Bad Channels DVD Review
Directed by Ted Nicolaou
Written by Charles Band and Jackson Barr
1992, Region 2 (PAL), 88 minutes, Rated 15 (UK)
DVD released on 17th March 2014
Robert Factor as Willis
Martha Quinn as Lisa Cummings
Aaron Lustig as Vernon Locknut
Michael Huddleston as Corky
Roumel Reaux as Flip Humble
Paul Hipp as Dan O'Dare
An alien (plus robot sidekick) lands in small town America and takes over the local radio station for his own nefarious purposes; the kidnapping of innocent women. Taking the late-night jock there hostage, the creature sets about abducting his female audience... with an actual shrinking ray, no less.
A comedic B-Movie pastiche (with a synopsis like that, it would have to be), Bad Channels is your typical early nineties Full Moon release (brought to the UK courtesy of 88 Films). Co-written and produced by Full Moon head honcho and cult icon Charles Band himself, it's packed full of the silly humour, unconvincing special effects and dated animatronics one might expect. When the film's alien antagonist first appears (in a manner not dissimilar to Chop Top and Leatherface in The Texas Chainsaw Massacre Part 2), you'd be forgiven for thinking you'd tuned in to an old Tom Baker or Peter Davison episode of Doctor Who instead. The story isn't far off that level either.

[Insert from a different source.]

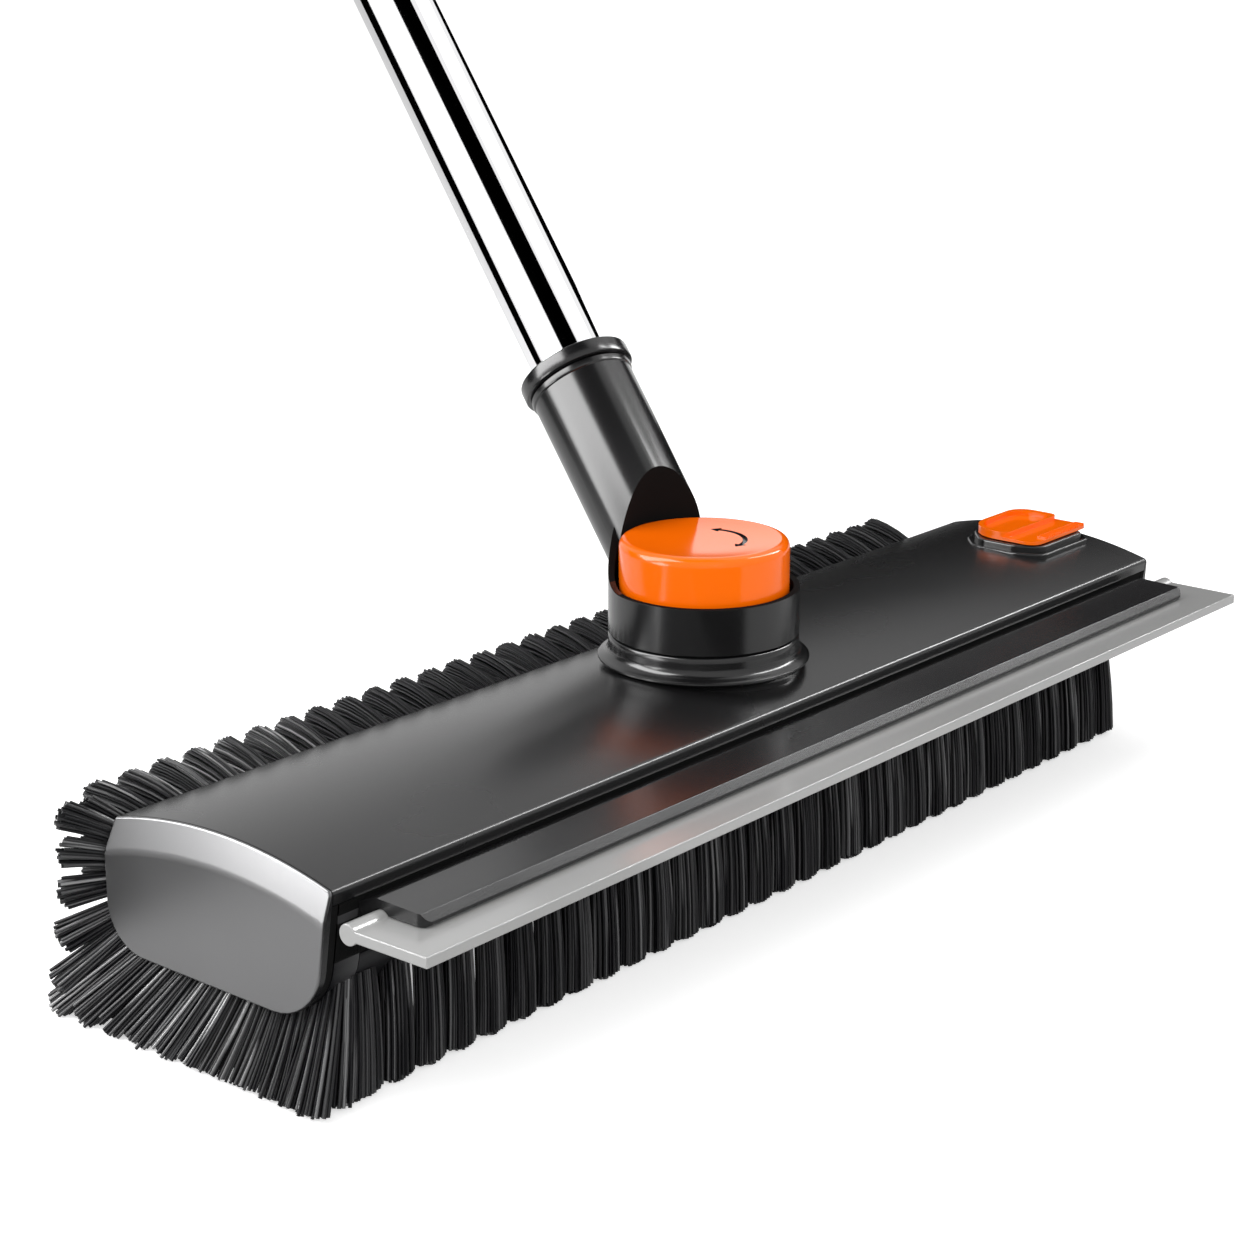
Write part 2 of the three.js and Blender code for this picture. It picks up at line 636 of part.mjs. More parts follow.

Band's fingerprints extend to the story and characterisation, which is atmospheric but leaden, lacking any sense of energy or urgency. Too long is spent with the opening, during which annoying DJ Dan O' Dare tries to offload a free car onto his audience, playing a marathon stint at his station. Cast as O' Dare, Paul Hipp doesn't help, never really convincing as the film's hero. Its female lead is wasted too – Martha Quinn being the first to point out in the special features that her character only smiles once in the whole 88 minutes.
The more turgid elements are, however, offset by the insertion of musical pieces throughout the action. Admittedly, two out of three of these are unmemorable American rock songs by bands no-one has ever heard of before or since, but one gives Bad Channels its very best scene – essentially a punk (in a 'Misfits' kind of way) music video, with SyKotic Sinfoney giving their performance of Manic Depresso in the middle of the film. It's fine – no-one's really that invested in the plight of Dan O' Dare anyway.
Likewise, the dodgy special effects and the antics of the bizarre aliens (Cosmo and Lump, to you and I) go some way to improving the film's fortunes. Particularly entertaining is its shrunken women, trapped in jars, screaming for help, like Bride of Frankenstein by way of Thumbelina. Like much of Full Moon's output, Bad Channels can only be enjoyed ironically, but that's still enjoyment, all the same. Be sure to stick around for the post-credits sequence, which gives the film its final bizarre giggle, and ties in (somewhat) to Dollman, Demonic Toys and Dollman vs Demonic Toys. Post-credits sequences and crossovers? That's right - Charles Band and Full Moon had their own shared universe, long before the Marvel movies. Charles Band: visionary.
Admirably daft yet oddly dull at the same time, Bad Channels is one of the lesser Charles Band productions. Still, it's fitfully entertaining enough that, should you happen across it on television late at night, it'll be worth your time should you not decide to change channels.
Video and Audio:
As with previous Full Moon re-releases, 88 Films have done no work on upgrading or improving the picture, leaving it looking like exactly what it is – cheap, disposable sci-fi silliness from the early 90s. It sounds fine, although your opinion may vary depending on your tolerance for daft American rock music.
The DVD comes with the usual behind the scenes featurette and set of trailers. As with so many Full Moon features, the making-of is more fun to watch than the film itself, with everyone involved in an effusive, friendly mood. That's the thing – these films may be shoddy and slightly decrepit; thanks to the enthusiasm of those behind and in front of the camera, they're impossible to actually dislike.